INVESTing in User Stories, revisited
Mike Cohn’s “User Stories Applied” discusses using the INVEST mnemonic as a guide to writing better user stories. I was recently asked to dig up a reference for it, and found this presentation here, with the section on the mnemonic on pages 47 and 48.
As I read it, I noticed that there’s been a change to one of the letters. Whereas the book uses ‘S’ to denote ‘Small’, now it’s become ‘Sized appropriately’.

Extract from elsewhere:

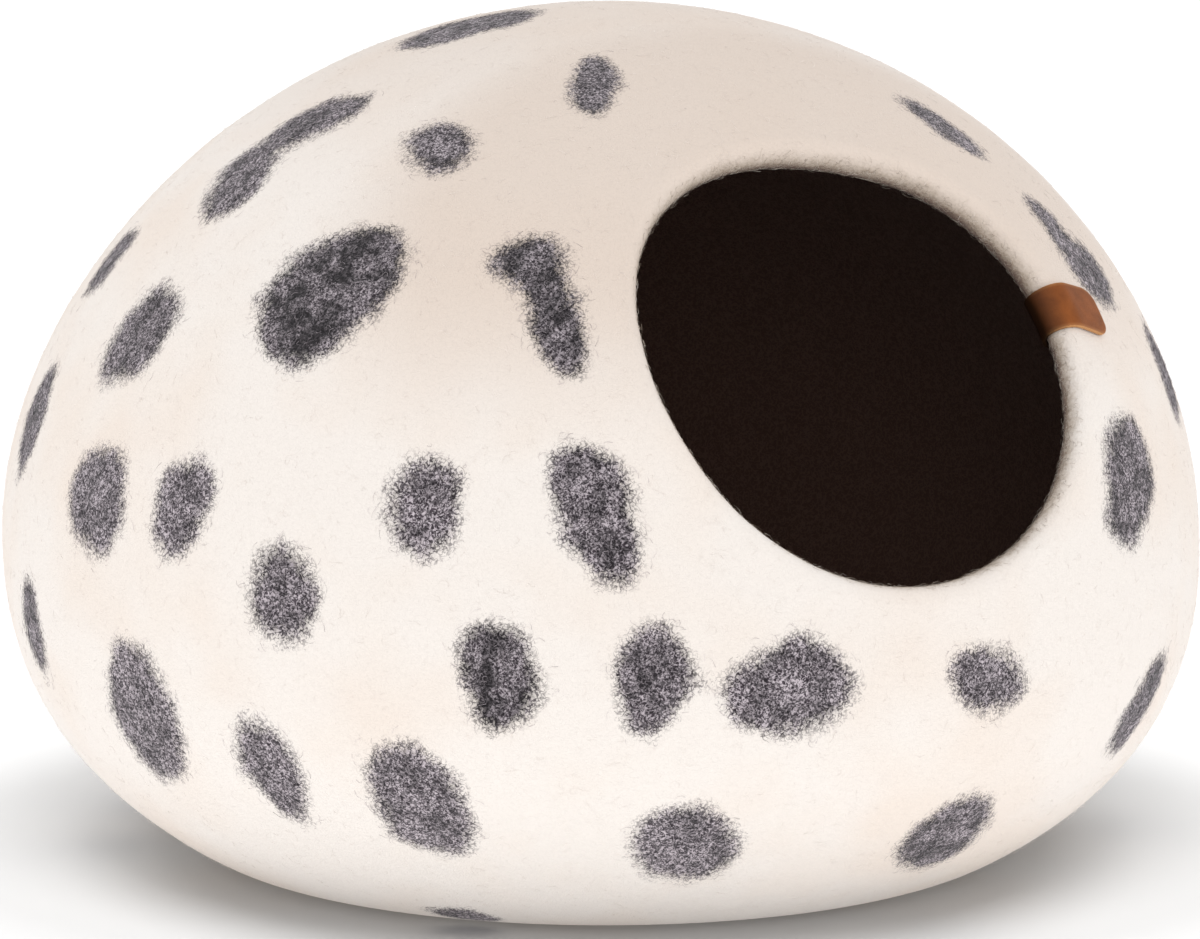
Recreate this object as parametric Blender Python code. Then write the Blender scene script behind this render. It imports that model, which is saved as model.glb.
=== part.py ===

I think this is a change for the better, as I noticed that every time I talked someone through the acronym, I would have a long-winded conversation qualifying ‘Small’ as ‘Just small enough but no smaller’. This would come about as I tried to explain the tradeoffs between a story being small enough to estimate with some reasonable certainty, small enough to fit within an iteration, and still ensuring that stories are ‘V- Valuable to the customer’, needing to ensure that user stories continue to express clearly a problem or need of a person.
Overly small stories push us further from the original context of the problem, and thus force us to compensate with an increasing heirarchy of ‘super-stories’ to help us focus on the bigger picture. These become more noticable when working in shorter iterations than might be common on a Scrum project, so three cheers for Mike in spending the effort to come up with ‘Sized appropriately’.